Whether sex education in Bush’s conservative America is really like this remains to be seen. In the UK, we generally get the impression there are regressive sectors of the United States that have a ‘Mr Cholmondley-Warner‘ attitude to such matters, though it would be unwise to view Teeth purely as a withering denouncement. That it’s there as part of the subtext is definite, but just as likely to add to Dawn’s misery is her family life. Under the belching cooling stacks of the local industrial plant, Dawn shares her house with a dying mother, weakling step-father and his odious son, Brad (John Hensley), a slacker who plays heavy rock at top volume as the soundtrack to taking his girlfriend up the arse. ‘I have a perfectly good pussy,’ she moans, but Brad’s subconsciousness takes him back to a time when he was a kid, and young Dawn showed him hers…
At school, Dawn’s circle of friends hails from her chastity group. Bad boy Ryan (Ashley Springer) admires her. She has eyes for Tobey (Hale Appleman), who at first seems to be equally committed to celibacy before marriage, but this isn’t the case. After an innocent swim in the local pool, Tobey tries it on, and is the first to experience the eye-watering crunch that defines the title.

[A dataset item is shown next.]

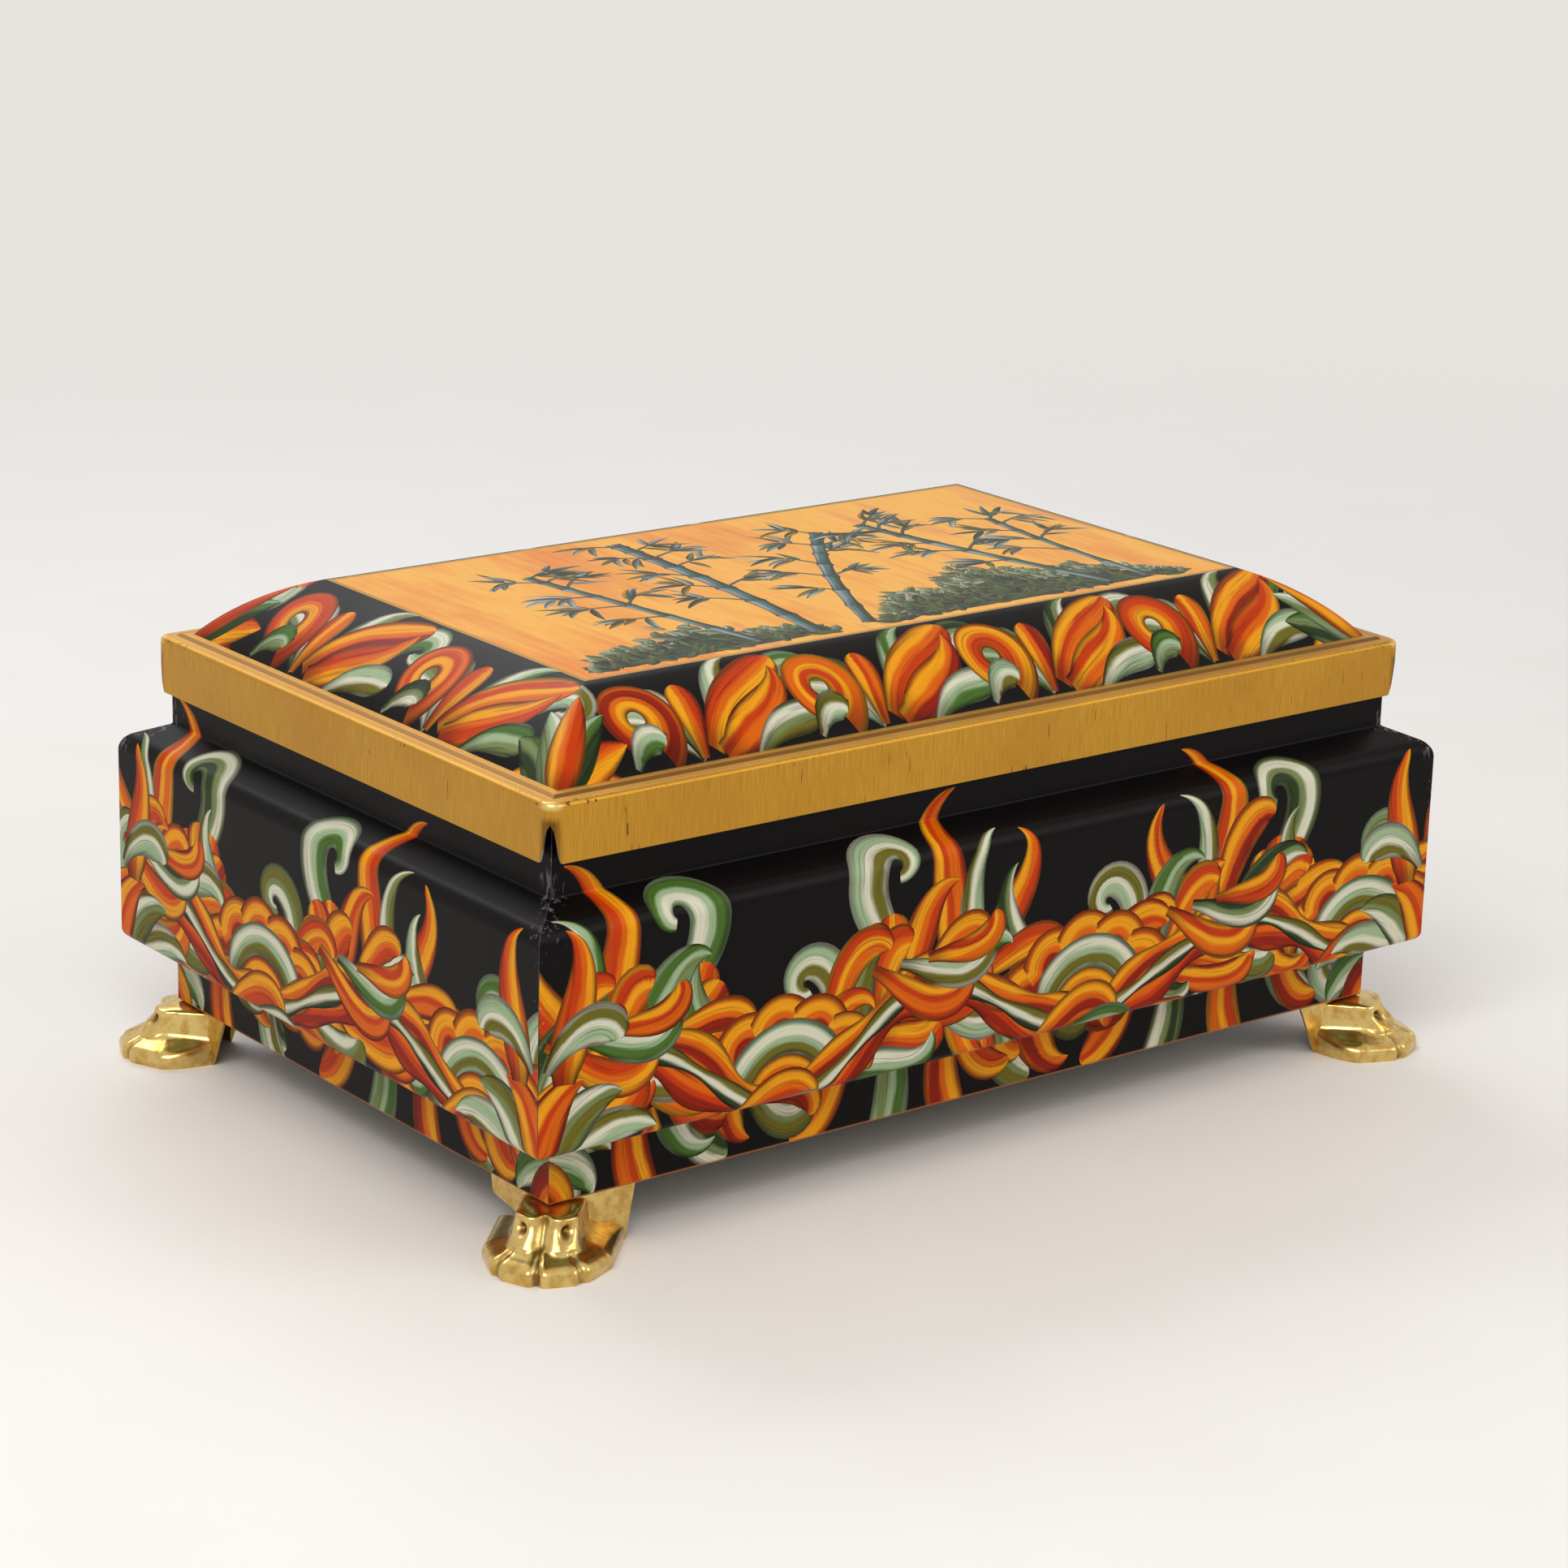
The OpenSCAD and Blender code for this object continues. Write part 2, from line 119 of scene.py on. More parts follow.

So much for Tobey. Teeth doesn’t spare us any detail. As the screaming boy catches sight of his mangled stump and flees, Dawn shrinks from the mess that remains, the helmet and what’s left of the shaft swimming in its own pool of blood. Nor is this the last such scene. When Dawn volunteers to be examined by a doctor, he loses several of his fingers when his work starts taking on less professional dimensions. And it’s here that Teeth starts taking on a blackly comic edge. Deflowered and growing in confidence, Dawn starts to realise that she has power, that she can literally use sex as a weapon.
Teeth never seems entirely sure about what it’s trying to say. Part social commentary, part comedy and (especially to male viewers) a good deal of horror, the middle section in particular stops being about a girl struggling to come to terms with her uniqueness, and takes on the energy of a revenge thriller, albeit one with dark comic moments. Yet this is also its strength. Teeth confronts an allegory-riddled and difficult subject, and thanks mainly to its strong lead character offers some light at the end of the tunnel. Its morality is ambiguous. Dawn quickly sheds her chaste veneer and goes from the most blushing of virgins to an outright fox in less than 90 minutes, but then by the close of play she’s also in control and stronger for her experiences. Is that the point? Is the film trying to tell us that being a teenager is indeed to be confused, and good luck to anybody who comes out unscathed at the other end? If so, then Teeth has a lot to say about growing pains that is true, albeit taking the point to extremes.
A bigger problem comes in the movie’s depiction of men. According to Teeth, the male of the species is a creep and borderline rapist, from the pervy gynaecologist through to the lad who tries to lay Dawn for a dare. In fact, these duplicitous characterisations are there simply to move along the plot. What Teeth focuses on is Dawn’s progress. Its men line up to be emasculated; each of them deserves the loss of a penis that is their just dessert. A withering comment if ever there was one, and one that isn’t entirely accurate
Yet neither is it completely invalid. Teeth is a good, well made movie that survives its groin-clutching sequences. It is one of the odder attempts at a tale about female empowerment, and in Jess Weixler it has an actress who, er, sinks her teeth into the role to celebratory effect. The film closes with a fully sexualised Dawn, wearing an ironically virginal white dress and setting out into the great unknown. She’s beautiful, confident and happy, and the last scene, which is left teasingly open, demonstrates that she won’t let anything stand in her way. As heroines for the twenty first century go, we could do a lot worse.